Place de la Concorde

Place de la Concorde (22)

If there is a square in Paris whose name does not do justice to its historical past, it is the Place de la Concorde. More than one thousand heads rolled off the guillotine in this square, showing that there was not as much concord as perhaps the name suggests.

It is one of the most beautiful and largest squares in Paris. And measuring more than 8 hectares, it is also one of the largest in Europe.  

Situated in a privileged spot in the city, from the square you can see some of the most interesting spots in Paris. To the east you can even see the Tuileries Gardens, the Arc de Carousell and the Louvre. To the west is the avenue of the Champs Elysées and the Arc de Triomphe. To the north you can go along Rue Royale to the Church of the Madeleine. Finally, on the other side of the Seine and crossing the Pont de la Concorde is the Bourbon Palace, headquarters of the National Assembly.

It is impossible not to look into the centre of the square. An enormous obelisk in pink granite stands there. This monument is more than 3,000 years old and stood in the Temple of Rameses in Thebes, today Luxor, weighs approximately 230 tons and is 23 metres high. The obelisk was a gift from Egypt to France in 1831 given by Muhammad Ali, Viceroy and Pasha of Egypt.

The move began in 1833 with many problems due to its size and weight. If you look close up you will see that it is covered with hieroglyphics and on the skirting there are engravings that describe the techniques used for its transport.  

In each corner of the square, octagonal in shape, there is a female statue representing a French city.
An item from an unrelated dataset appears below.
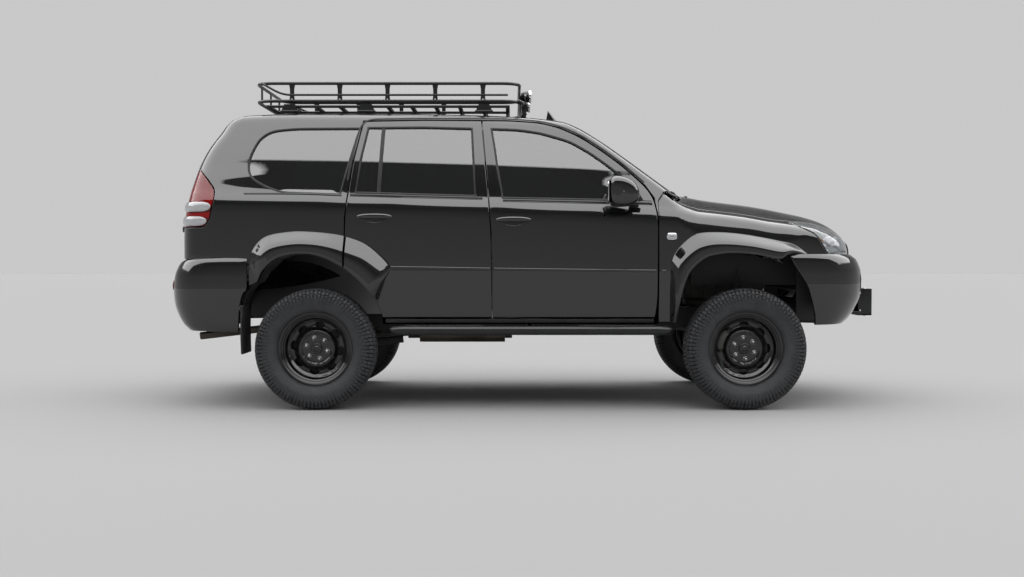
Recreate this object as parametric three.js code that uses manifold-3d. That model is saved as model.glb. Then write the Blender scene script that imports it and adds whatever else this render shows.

These cities are Brest, Rouen, Lyon, Marseilles, Bordeaux, Nantes, Lille and Strasbourg. The monuments in the square are completed in the north and south, with two spectacular fountains that represent marine motifs installed during the reforms undertaken by the architect Hittorff as from 1830.

 The origins of the Place de la Concorde go back to the times of Louis XV, who planned the construction of a large square with his equestrian statue in the centre. The square called Louis XV, work of the architect Jacques-Ange Gabriel, would be surrounded by mansions and hotels. One of these hotels is the Crillon, one of the most luxurious and exclusive in Paris, and in which in 1778, King Louis XVI and Benjamin Franklin signed the treaty by which France recognised the independence of the new United States of America.

 Later, in the period of the Revolution, the statue of the king was replaced by another symbol: the guillotine. 

Of the close-on 2,500 people who literally lost their heads, more than 1,000 did so in this square. At that time it was known as the Place de la Revolution. 

The revolutionary leader Danton, Robespierre, and even Marie Antoinette lost their heads very close to where you are standing. 

With the end of the period of Terror it was decided that its name would be the “Place de la Concorde” with the hope that it would become a place of peace and harmony.